The first shot of the vision undoubtedly means more to A Song of Ice and Fire readers than show-only fans for Game of Thrones and/or House of the Dragon, as none other than pre-tree Bloodraven made an appearance. Then, there were shots of the Night King (famously killed in one of GOT's most divisive final season twists) and dead dragons, a person walking through a field of blood and corpses, followed by what seemed to be another instance of foreshadowing Daemon's fate in this era of Targaryen history.
Things got more interesting from a Game of Thrones standpoint with the shot of a red comet followed by the naked back of a young woman with three baby dragons curled around her body, making it pretty clear that Daemon was getting a vision of Daenerys. It was so effectively shot that for a split second, I was expecting to see a cameo from Emilia Clarke as the woman sitting on the Iron Throne rather than Emma D'Arcy as Rhaenyra.
The vision ended with Daemon being confronted by a specter of Helaena, although it's not 100% clear if this was the real Helaena via on of her green dreams or Daemon continuing to be haunted by guilt of Blood and Cheese killing the wrong person. All in all, the sequence was as close to we've gotten as a shot-for-shot remake of part of Game of Thrones, and was also enough to convince Daemon that Rhaenyra was indeed the rightful queen and he intended to fight for her to his death or their story is complete.
The Blacks Have Bigger Problems
As much as Daemon was spooked by the vision – and as taken aback as I was that the Rogue Prince of all people was the one to utter "Winter is coming" in this episode – the final minutes of the finale made it clear that the Blacks have much more imminent problems than the White Walkers who will be battled by Dany and Jon more than a century in the future.

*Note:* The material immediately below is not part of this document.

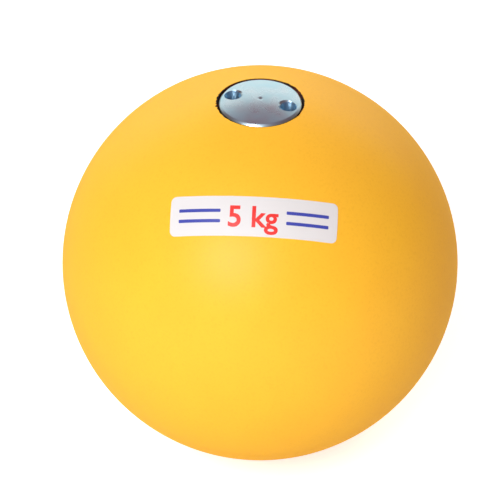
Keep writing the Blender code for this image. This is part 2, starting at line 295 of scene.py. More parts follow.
def thread_ridge(wall_radius, crest_radius, clearance, bottom, top):
    """A right-handed helical ridge with 60 degree flanks, whose ends run out at 45 degrees."""
    inner_radius = wall_radius - RIDGE_FOOT
    # The crest's flat is an eighth of the pitch, and a clearance is measured square to the flanks
    half_crest = THREAD_PITCH / 16 + clearance * (1 / math.cos(FLANK_ANGLE) - math.tan(FLANK_ANGLE))
    half_root = half_crest + (crest_radius - inner_radius) * math.tan(FLANK_ANGLE)
    first_turn = math.floor(bottom / THREAD_PITCH) - 1
    turns = math.ceil(top / THREAD_PITCH) + 1 - first_turn
    start = first_turn * THREAD_PITCH
    section = (
        (inner_radius, start - half_root),
        (crest_radius, start - half_crest),
        (crest_radius, start + half_crest),
        (inner_radius, start + half_root),
    )
    ridge = bmesh.new()
    ridge.faces.new([ridge.verts.new((radius, 0, height)) for radius, height in section])
    bmesh.ops.spin(
        ridge,
        geom=ridge.verts[:] + ridge.edges[:] + ridge.faces[:],
        cent=(0, 0, 0),
        axis=(0, 0, 1),
        dvec=(0, 0, THREAD_PITCH / TURNED_STEPS),
        angle=2 * math.pi * turns,
        steps=TURNED_STEPS * turns,
    )
    bmesh.ops.recalc_face_normals(ridge, faces=ridge.faces[:])
    half_step = Matrix.Rotation(STEP_ANGLE / 2, 3, "Z")
    bmesh.ops.rotate(ridge, verts=ridge.verts[:], cent=(0, 0, 0), matrix=half_step)
    tip_radius = inner_radius - RIDGE_FOOT
    outer_radius = crest_radius + THREAD_CLEARANCE
    run_out = outer_radius - wall_radius
    past_wall = wall_radius - tip_radius
    ends = [
        (0, top + past_wall),
        (tip_radius, top + past_wall),
        (outer_radius, top - run_out),
        (outer_radius, bottom + run_out),
        (tip_radius, bottom - past_wall),
        (0, bottom - past_wall),
    ]
    return combined(ridge, ("INTERSECT", spun(ends, turn=STEP_ANGLE / 4)))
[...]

Because the final minutes of "The Queen Who Ever Was" checked in with the players who had been amassed over the course of Season 2 getting into place for all-out war in Season 3. Some of the reveals weren't too shocking, such as Daemon overlooking his army or Larys spiriting Aegon away from King's Landing.
Despite my status as a fan of Team Black, I'm primarily curious about what Otto Hightower has evidently been doing in captivity since Aegon dismissed him as Hand, and I'm already ready to see more of the blue dragon Tessarion now that Daeron Targaryen is leading an army from Oldtown. That said, seeing an army of Northmen marching across the Twins was a highlight of the finale for me. Once a Stark fan, always a Stark fan, I guess!
So while the Blacks had the huge Game of Thrones connection in the finale as well as the recent addition of three adult dragons (possibly with Rhaena adding a fourth in Season 3) and everybody except Aemond seems resigned to Rhaenyra taking King's Landing, armies marching and/or sailing from all over the Seven Kingdoms spells disaster for everybody. Aemond and Vhagar already laid waste to one city, and even Rhaenyra has come around to the idea of roasting some towns for the Blacks' vision of the greater good.
All in all, I think it's probably a safe bet that Season 3 could get off to an even bloodier start than Season 2, despite the second season premiere delivering Blood and Cheese. My only hope is just that the break between Seasons 2 and 3 isn't as long as the two years between Seasons 1 and 2.
As a Fire & Blood reader, I wouldn't have minded an in-universe time jump in order to age up some of the younger characters whose fates are likely to be important in Season 3, but the way Season 2 ended suggests that the story will need to pick up almost exactly where it left off. For now, fans can always revisit the full first two seasons of House of the Dragon streaming with a Max subscription, as well as all eight seasons of Game of Thrones.
I'm also considering a reread of Fire & Blood after I deliberately didn't reread it ahead of HOTD Season 2, and that book from George R.R. Martin is another option for anybody else who wants a fix of Westeros while waiting for new episodes... as long as the potential reader doesn't mind spoilers, at least.